Fungi thieves are operating on an "industrial scale" in Epping Forest, according to the authorities.

This year, forest keepers issued hundreds of verbal warnings and an 'all-time high' 20 prosecutions, which resulted in average fines of £230 for offenders.

Epping Forest has 1,600 fungi species, including the oak polyphore, pink waxcap and sandy stilt puffball.

They are protected by the Wildlife & Countryside Act of 1981, making picking illegal.

The commercial thiefts can be highly dangerous because Epping Forest is home to the potentially fatal death cap and the destroying angel species of mushrooms.

Nonetheless, a spokesman for City of London said mushroom picking has become a "huge commercial operation".

John Park said:"We stopped a woman last year who had five carrier bags stuffed to breaking point with all kinds of mushrooms.

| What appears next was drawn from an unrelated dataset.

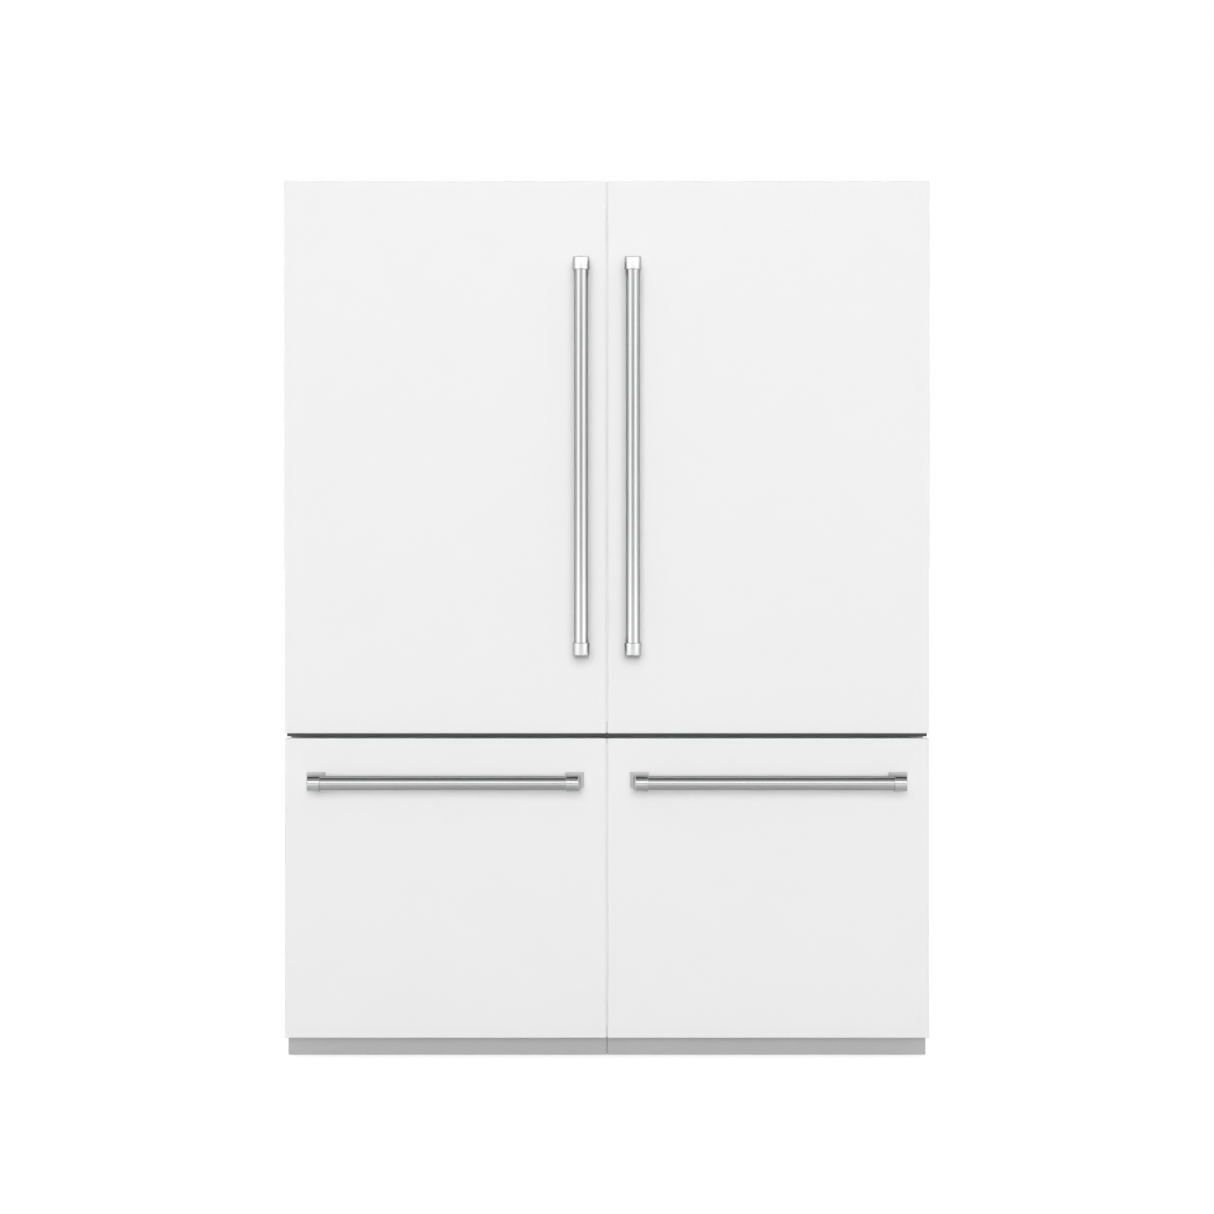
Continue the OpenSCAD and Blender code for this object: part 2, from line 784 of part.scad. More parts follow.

"She had come up from London on the Tube and had picked them for to sell at markets.

"It is now a major problem for urban green space providers."

Paul Thomson, Epping Forest superintendent, said on recent prosecutions: "These people were caught picking mushrooms in prodigious quantities with large double bags full of them.

“Most people listen to us and stop but some of the people we met were clearly picking commercially.

“When they got back to their vehicles their whole boot was full."

Epping Forest gets 4.5 million visits a year, and is London and Essex’s biggest green space but foraging is impacting on the woodland’s biodiversity by breaking the forest’s natural processes of decay and renewal.